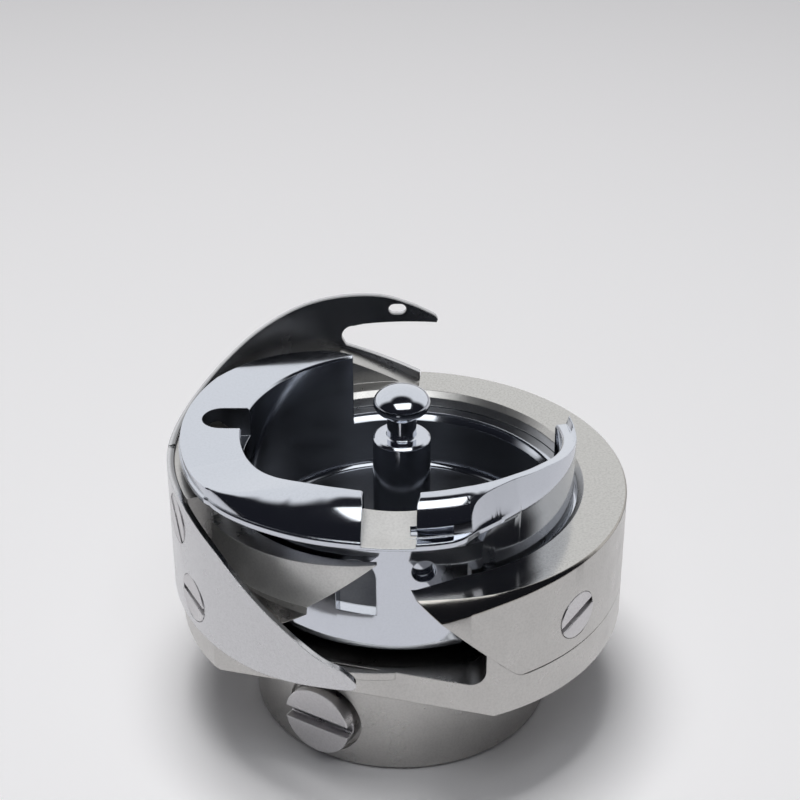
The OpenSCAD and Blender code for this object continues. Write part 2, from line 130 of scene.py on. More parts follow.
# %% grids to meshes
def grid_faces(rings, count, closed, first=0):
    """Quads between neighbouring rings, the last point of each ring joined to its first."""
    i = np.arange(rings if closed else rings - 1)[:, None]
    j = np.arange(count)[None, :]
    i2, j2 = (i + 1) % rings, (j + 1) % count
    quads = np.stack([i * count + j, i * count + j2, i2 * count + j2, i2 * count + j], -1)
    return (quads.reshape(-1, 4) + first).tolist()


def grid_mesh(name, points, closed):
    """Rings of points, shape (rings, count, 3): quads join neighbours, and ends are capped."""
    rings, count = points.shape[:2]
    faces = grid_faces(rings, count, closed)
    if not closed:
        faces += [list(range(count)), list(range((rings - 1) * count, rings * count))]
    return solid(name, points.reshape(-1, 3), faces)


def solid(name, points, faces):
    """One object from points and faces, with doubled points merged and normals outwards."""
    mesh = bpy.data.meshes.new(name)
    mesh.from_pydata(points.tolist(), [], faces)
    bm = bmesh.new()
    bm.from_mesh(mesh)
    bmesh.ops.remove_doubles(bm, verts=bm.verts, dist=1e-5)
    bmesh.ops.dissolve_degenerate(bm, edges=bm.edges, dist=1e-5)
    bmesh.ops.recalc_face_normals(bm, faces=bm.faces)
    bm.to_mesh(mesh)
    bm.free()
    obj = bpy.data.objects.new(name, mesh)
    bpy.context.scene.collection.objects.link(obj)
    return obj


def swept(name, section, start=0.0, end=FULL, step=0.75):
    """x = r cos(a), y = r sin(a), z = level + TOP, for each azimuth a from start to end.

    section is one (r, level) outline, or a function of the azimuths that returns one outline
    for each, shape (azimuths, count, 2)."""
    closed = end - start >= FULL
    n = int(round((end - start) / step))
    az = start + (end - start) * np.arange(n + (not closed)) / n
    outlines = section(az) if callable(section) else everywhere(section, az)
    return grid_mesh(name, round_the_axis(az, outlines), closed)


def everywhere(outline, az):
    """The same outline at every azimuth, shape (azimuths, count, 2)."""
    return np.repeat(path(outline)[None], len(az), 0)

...

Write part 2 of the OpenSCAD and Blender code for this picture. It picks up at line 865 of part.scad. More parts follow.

**THE TASK**
Transcribe exactly, and only, the lines beginning at the line containing "The OpenSCAD and Blender code for this object" and ending at the line containing "return (quads.reshape(-1, 4)", both inclusive.

**EXERCISE OUTPUT**
The OpenSCAD and Blender code for this object continues. Write part 2, from line 130 of scene.py on. More parts follow.
# %% grids to meshes
def grid_faces(rings, count, closed, first=0):
    """Quads between neighbouring rings, the last point of each ring joined to its first."""
    i = np.arange(rings if closed else rings - 1)[:, None]
    j = np.arange(count)[None, :]
    i2, j2 = (i + 1) % rings, (j + 1) % count
    quads = np.stack([i * count + j, i * count + j2, i2 * count + j2, i2 * count + j], -1)
    return (quads.reshape(-1, 4) + first).tolist()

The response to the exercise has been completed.